06/03/2026
Most people blame age.
And sometimes age is absolutely part of the conversation.
Tissues change. Recovery changes. Hormones change. Strength, balance, vision, reaction time, sleep, stress, inflammation, medication, illness, workload, and life experience can all influence how the body feels and functions over time.
But I also think pain often gets simplified too quickly.
A sore knee becomes, “I’m getting older.”
A stiff back becomes, “That’s just my arthritis.”
An unstable ankle becomes, “That’s that old injury.”
A tight shoulder becomes, “That’s the surgery I had years ago.”
And sometimes those things matter.
But sometimes they are only one chapter of a much longer story.

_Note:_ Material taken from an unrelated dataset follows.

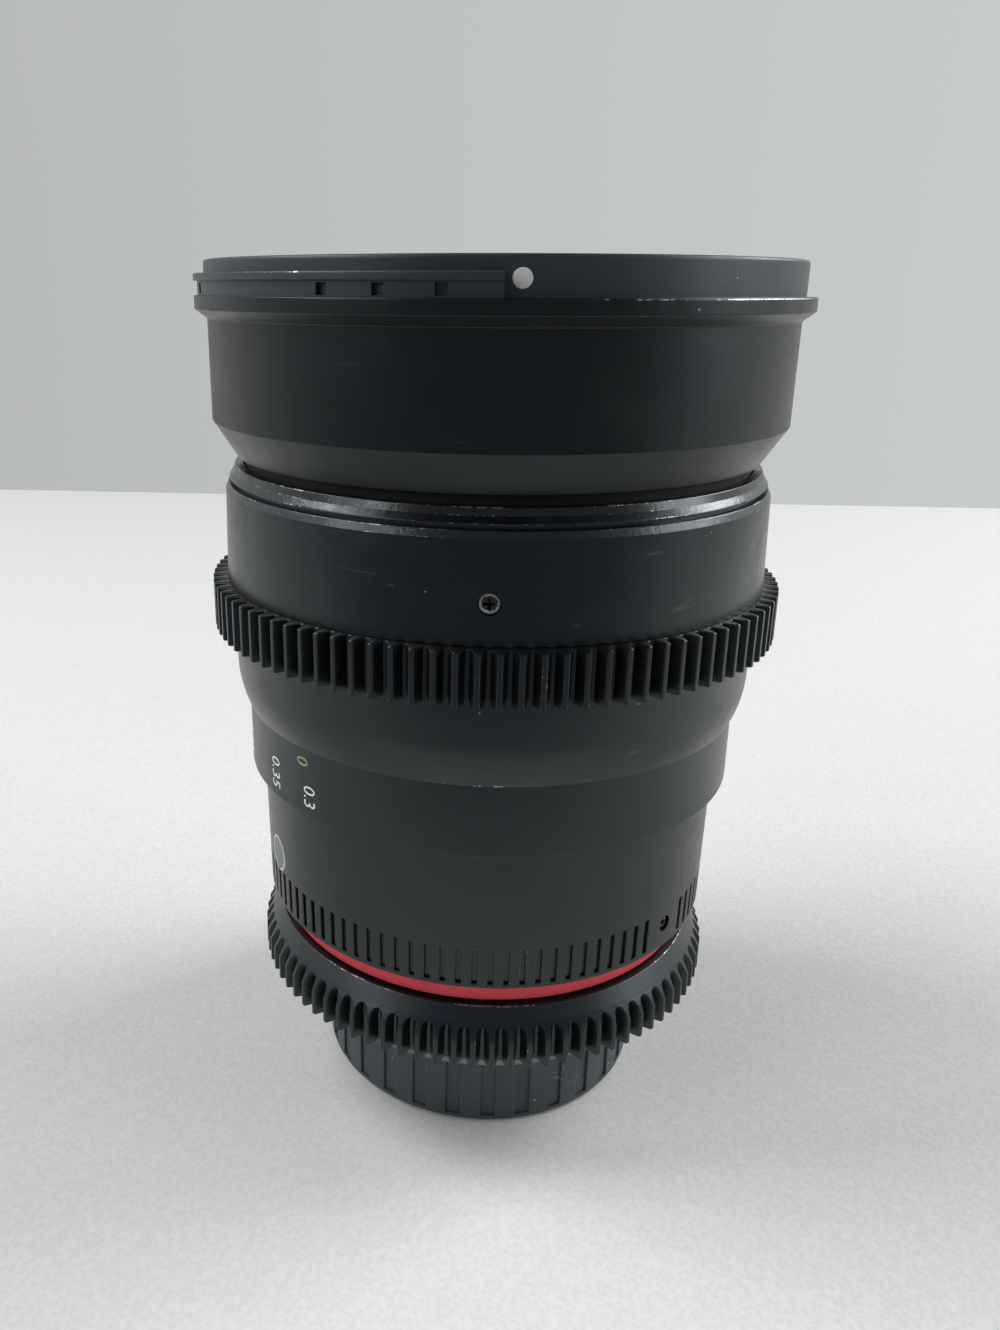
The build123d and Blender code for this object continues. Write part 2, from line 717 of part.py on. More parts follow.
def optics_carriage():
    """The sliding carriage with its threaded head, key groove and iris window."""
    carriage = turned([
        (carriage_bore, carriage_z),
        (carriage_radius, carriage_z),
        (carriage_radius, carriage_thread_z),
        (carriage_thread_radius, carriage_thread_z),
        (carriage_thread_radius, carriage_top_z),
        (carriage_bore, carriage_top_z),
    ])
    groove_spread = degrees_across(GUIDE_KEY_WIDTH + 2 * RUNNING_GAP, carriage_radius)
    groove = arc_block(
        carriage_radius - GUIDE_KEY_REACH - RUNNING_GAP,
        carriage_radius + OVERRUN,
        carriage_z - OVERRUN,
        carriage_thread_z,
        GUIDE_KEY_AZIMUTH,
        groove_spread,
    )
    window = arc_block(
        carriage_bore - OVERRUN,
        carriage_radius + OVERRUN,
        drive_ring_z - RUNNING_GAP,
        drive_ring_z + DRIVE_RING_THICKNESS + RUNNING_GAP,
        iris_throw / 2,
        iris_throw + degrees_across(LINK_TAB_WIDTH, carriage_bore) + 2 * OVERRUN,
    )
    return carriage - groove - window


def front_lens_cell():
    """The cell in front of the iris."""
    step_z = carriage_top_z - THIRD_ELEMENT_EDGE - CELL_FLOOR
    return turned([
        (fourth_element_radius, front_lens_cell_z),
        (carriage_bore, front_lens_cell_z),
        (carriage_bore, carriage_top_z),
        (third_element_radius, carriage_top_z),
        (third_element_radius, step_z),
        (fourth_element_radius, step_z),
    ])


def third_element():
    """The first moving element, in the mouth of the front cell."""
    edge_z = carriage_top_z - THIRD_ELEMENT_EDGE - CELL_FLOOR
    return glass(
        third_element_radius, edge_z, THIRD_ELEMENT_EDGE, THIRD_ELEMENT_SAG, THIRD_ELEMENT_SAG
    )


def fourth_element():
    """The element just in front of the iris."""
    edge_z = front_lens_cell_z + CELL_FLOOR
    return glass(
        fourth_element_radius, edge_z, FOURTH_ELEMENT_EDGE, -FOURTH_ELEMENT_SAG, FOURTH_ELEMENT_SAG
    )


def rear_lens_cell():
    """The stepped cell behind the iris that reaches into the mount."""
    seat_z = base_plate_z - FIFTH_ELEMENT_EDGE - CELL_FLOOR
    return turned([
        (rear_element_radius, rear_cell_z),
        (rear_cell_radius, rear_cell_z),
        (rear_cell_radius, rear_cell_step_z),
        (neck_bore - LINK_GAP, rear_cell_step_z),
        (neck_bore - LINK_GAP, carriage_z),
        (carriage_bore, carriage_z),
        (carriage_bore, base_plate_z),
        (fifth_element_radius, base_plate_z),
        (fifth_element_radius, seat_z),
        (rear_element_radius, seat_z),
    ])


def fifth_element():
    """The element just behind the iris."""
    edge_z = base_plate_z - FIFTH_ELEMENT_EDGE - CELL_FLOOR
    return glass(
        fifth_element_radius, edge_z, FIFTH_ELEMENT_EDGE, FIFTH_ELEMENT_SAG, -FIFTH_ELEMENT_SAG
    )


def rear_element():
    """The last element, at the end of the rear cell."""
    edge_z = rear_cell_z + REAR_ELEMENT_SAG
    return glass(
        rear_element_radius, edge_z, REAR_ELEMENT_EDGE, REAR_ELEMENT_SAG, REAR_ELEMENT_SAG
    )


def iris_base_plate():
    """The plate that carries the blade pivots."""
    plate = ring(
        aperture_radius, carriage_bore, base_plate_z, base_plate_z + BASE_PLATE_THICKNESS
    )
    hole = Pos(pivot_circle, 0, base_plate_z) * Cylinder(
        pin_hole_radius, BASE_PLATE_THICKNESS, align=(Align.CENTER, Align.CENTER, Align.MIN)
    )
    return plate - around(BLADE_COUNT, hole)


def iris_cover_plate():
    """The plate that keeps the drive ring in place."""
    return ring(
        aperture_radius + BLADE_SETBACK,
        carriage_bore,
        cover_plate_z,
        cover_plate_z + COVER_PLATE_THICKNESS,
    )


def drive_pin_place(swing):
    """Radius and angle of a blade's drive pin when the blade has swung by some degrees."""
    x = pivot_circle + blade_arm * sin(radians(swing))
    y = -blade_arm * cos(radians(swing))
    return sqrt(x**2 + y**2), degrees(atan2(y, x))


def drive_slot():
    """The curved slot that a drive pin follows as the drive ring turns."""
    points = []
    for share in (0, 1 / 2, 1):
        radius, angle = drive_pin_place(blade_swing * share)
        turn = radians(angle - iris_throw * share)
        points.append((radius * cos(turn), radius * sin(turn)))
    path = ThreePointArc(*points)
    width = 2 * (BLADE_PIN_RADIUS + DRIVE_SLOT_GAP)
    return Pos(0, 0, drive_ring_z) * extrude(SlotArc(path, width), DRIVE_RING_THICKNESS)


def iris_drive_ring():
    """The turning ring whose curved slots swing the blades."""
    top = drive_ring_z + DRIVE_RING_THICKNESS
    body = ring(blade_outer, drive_ring_radius, drive_ring_z, top)
    tab_inner = drive_ring_radius - RUNNING_GAP
    spread = degrees_across(LINK_TAB_WIDTH, carriage_bore)
    body += arc_block(tab_inner, link_outer, drive_ring_z, top, 0, spread)
    notch = arc_block(
        link_inner - RUNNING_GAP,
        link_outer + OVERRUN,
        drive_ring_z,
        top,
        0,
        degrees_across(LINK_WIDTH + RUNNING_GAP, link_inner),
    )
    return body - notch - around(BLADE_COUNT, drive_slot())


def iris_blade(index):
    """One blade: a curved band, its drive arm and its two pins."""
    angle = 360 / BLADE_COUNT * index
    low = blades_z + BLADE_PITCH * index
    pin_radius, pin_angle = drive_pin_place(0)
    pivot = Pos(pivot_circle, 0)
    drive = Rot(0, 0, pin_angle) * Pos(pin_radius, 0)
    end = radians(BLADE_SPREAD)
    middle = end / 2
    band = make_face([
        ThreePointArc(*[(blade_inner * cos(a), blade_inner * sin(a)) for a in (0, middle, end)]),
        Line(
            (blade_inner * cos(end), blade_inner * sin(end)),
            (blade_outer * cos(end), blade_outer * sin(end)),
        ),
        ThreePointArc(*[(blade_outer * cos(a), blade_outer * sin(a)) for a in (end, middle, 0)]),
        Line((blade_outer, 0), (blade_inner, 0)),
    ])
    arm = make_face(
        Polyline(
            (blade_outer - BLADE_BOSS_RADIUS, 0),
            (pivot_circle + BLADE_BOSS_RADIUS, 0),
            (pivot_circle + BLADE_BOSS_RADIUS, -blade_arm),
            (pivot_circle - BLADE_BOSS_RADIUS, -blade_arm),
            close=True,
        )
    )
    foot = make_face(
        Polyline(
            (blade_outer - BLADE_BAND / 2, 0),
            (pivot_circle, -BLADE_BOSS_RADIUS),
            (pivot_circle, BLADE_BOSS_RADIUS),
            (blade_outer - BLADE_BAND / 2, BLADE_BAND / 2),
            close=True,
        )
    )
    sheet = band + arm + foot + pivot * Circle(BLADE_BOSS_RADIUS) + drive * Circle(BLADE_BOSS_RADIUS)
    blade = Pos(0, 0, low) * extrude(sheet, BLADE_THICKNESS)
    upright = (Align.CENTER, Align.CENTER, Align.MIN)
    pivot_pin = Cylinder(BLADE_PIN_RADIUS, low - base_plate_z + BLADE_THICKNESS, align=upright)
    pin_top = drive_ring_z + DRIVE_RING_THICKNESS
    drive_pin = Cylinder(BLADE_PIN_RADIUS, pin_top - low, align=upright)
    blade += Pos(0, 0, base_plate_z) * pivot * pivot_pin
    blade += Pos(0, 0, low) * drive * drive_pin
    return Rot(0, 0, angle) * blade


def iris_ring():
    """The iris ring that turns on the neck, with its conical collar."""
    return turned([
        (iris_bore, iris_z),
        (iris_seat_radius, iris_z),
        (iris_seat_radius, iris_collar_z),
        (iris_collar_radius, iris_collar_z),
        (iris_collar_radius - IRIS_COLLAR_TAPER, iris_top_z),
        (iris_bore, iris_top_z),
    ])


def iris_gear():
    """The follow-focus gear on the iris ring."""
    return toothed_ring(
        iris_seat_radius, IRIS_GEAR_RISE, IRIS_GEAR_WIDTH, iris_z, IRIS_GEAR_AZIMUTH
    )


def iris_link():
    """The upright bar that carries the iris ring's turn to the drive ring."""
    top = drive_ring_z + DRIVE_RING_THICKNESS + travel_forward + LINK_OVERLAP
    spread = degrees_across(LINK_WIDTH, link_inner)
    return arc_block(link_inner, link_outer, iris_top_z, top, 0, spread)


def rear_cap():
    """The grooved rear cap with its three inner lugs."""
    cup = turned([
        (0, 0),
        (cap_radius - CAP_CHAMFER, 0),
        (cap_radius, CAP_CHAMFER),
        (cap_radius, CAP_HEIGHT),
        (cap_bore, CAP_HEIGHT),
        (cap_bore, CAP_FLOOR),
        (0, CAP_FLOOR),
    ])
    lug_z = spigot_z + LUG_THICKNESS + FLOOR_GAP
    lug = arc_block(
        spigot_radius + RUNNING_GAP,
        cap_bore + CAP_LUG_SEAT,
        lug_z,
        lug_z + CAP_LUG_THICKNESS,
        0,
        CAP_LUG_SPREAD,
    )
    groove = Box(
        CAP_GROOVE_DEPTH + OVERRUN,
        CAP_GROOVE_WIDTH,
        CAP_HEIGHT - 2 * CAP_LIP,
        align=(Align.MIN, Align.CENTER, Align.MIN),
    )
    groove = Pos(cap_radius - CAP_GROOVE_DEPTH, 0, CAP_LIP) * groove
    return cup + around(LUG_COUNT, lug) - around(CAP_GROOVE_COUNT, groove, CAP_GROOVE_AZIMUTH)


sub_parts = {
    "front_barrel": front_barrel,
    "front_trim_ring": front_trim_ring,
    "front_cell": front_cell,
    "front_element": front_element,
    "second_element": second_element,
    "main_tube": main_tube,
    "guide_key": guide_key,
    "rear_barrel": rear_barrel,
    "rear_neck": rear_neck,
    "red_ring": red_ring,
    "barrel_set_screw": barrel_set_screw,
    "mount_ring": mount_ring,
    "mount_screws": mount_screws,
    "rear_baffle": rear_baffle,
    "focus_ring": focus_ring,
    "focus_trim_ring": focus_trim_ring,
    "focus_screws": focus_screws,
    "focus_gear": focus_gear,
    "scale_ring": scale_ring,
    "drive_key": drive_key,
    "helicoid_ring": helicoid_ring,
    "optics_carriage": optics_carriage,
    "front_lens_cell": front_lens_cell,
    "third_element": third_element,
    "fourth_element": fourth_element,
    "rear_lens_cell": rear_lens_cell,
    "fifth_element": fifth_element,
    "rear_element": rear_element,
    "iris_base_plate": iris_base_plate,
    "iris_cover_plate": iris_cover_plate,
    "iris_drive_ring": iris_drive_ring,
    "iris_ring": iris_ring,
    "iris_gear": iris_gear,
    "iris_link": iris_link,
    "rear_cap": rear_cap,
}

os.makedirs("parts", exist_ok=True)
for name, make in sub_parts.items():
    shape = make()
    solids = shape if isinstance(shape, list) else shape.solids()
    export_step(Compound(children=list(solids)), f"parts/{name}.step")
for index in range(BLADE_COUNT):
    export_step(iris_blade(index), f"parts/iris_blade_{index + 1}.step")
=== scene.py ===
import json
import math

import bmesh
import bpy
from bpy.props import FloatProperty, FloatVectorProperty, IntProperty, PointerProperty
from mathutils import Matrix, Vector


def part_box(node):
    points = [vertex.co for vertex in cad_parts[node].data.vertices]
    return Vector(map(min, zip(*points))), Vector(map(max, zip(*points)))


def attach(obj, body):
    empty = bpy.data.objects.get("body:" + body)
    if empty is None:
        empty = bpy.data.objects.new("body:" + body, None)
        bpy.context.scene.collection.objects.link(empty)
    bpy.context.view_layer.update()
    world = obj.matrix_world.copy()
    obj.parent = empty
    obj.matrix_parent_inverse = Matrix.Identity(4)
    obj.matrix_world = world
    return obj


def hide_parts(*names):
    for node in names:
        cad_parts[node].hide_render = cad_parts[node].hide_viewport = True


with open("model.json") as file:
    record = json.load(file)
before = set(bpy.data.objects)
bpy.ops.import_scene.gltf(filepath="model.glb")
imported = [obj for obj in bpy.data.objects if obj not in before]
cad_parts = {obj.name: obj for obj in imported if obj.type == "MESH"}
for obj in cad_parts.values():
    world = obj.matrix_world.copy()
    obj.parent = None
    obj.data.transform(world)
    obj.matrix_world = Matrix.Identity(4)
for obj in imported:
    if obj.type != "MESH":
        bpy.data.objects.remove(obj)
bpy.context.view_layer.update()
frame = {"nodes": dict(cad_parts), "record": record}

bl_info = {
    "name": "Cinema prime lens",
    "version": (1, 0, 0),
    "blender": (4, 5, 0),
    "location": "3D View > Sidebar > Lens",
    "description": "Builds the visible pieces of a geared cinema prime lens around its CAD frame",
    "category": "Add Mesh",
}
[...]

Over the years, I have worked with people who have had hip replacements, broken toes, fractured ankles, torn ligaments, broken clavicles, shoulder injuries, elbow injuries, femur fractures, surgeries, scars, pregnancies, strokes, long COVID, concussions, chronic illness, neurological changes, and injuries they barely think about anymore because life moved on.
What interests me is how often the body continues carrying parts of that story long after someone stops thinking about it.
An injury heals.
A surgery becomes a memory.
Life moves forward.
Yet the body may still be using some of the same strategies it developed along the way.
Sometimes that becomes obvious.
Sometimes it doesn’t.
Sometimes people are genuinely surprised when a conversation about an old ankle injury turns into a conversation about balance, walking, confidence, or a completely different area of the body.
I see that more often than people might expect.
The body is constantly working with what is available to it. Strength. Stability. Mobility. Recovery. Sleep. Stress. History. Support. Capacity.
That is one of the reasons I try not to get too attached to a single explanation.
People are rarely as simple as a diagnosis, an image, a body part, or a painful area.
There is usually more to the story.
So no, I do not always blame age first.
I get curious about history.
Because pain is not always where the story started.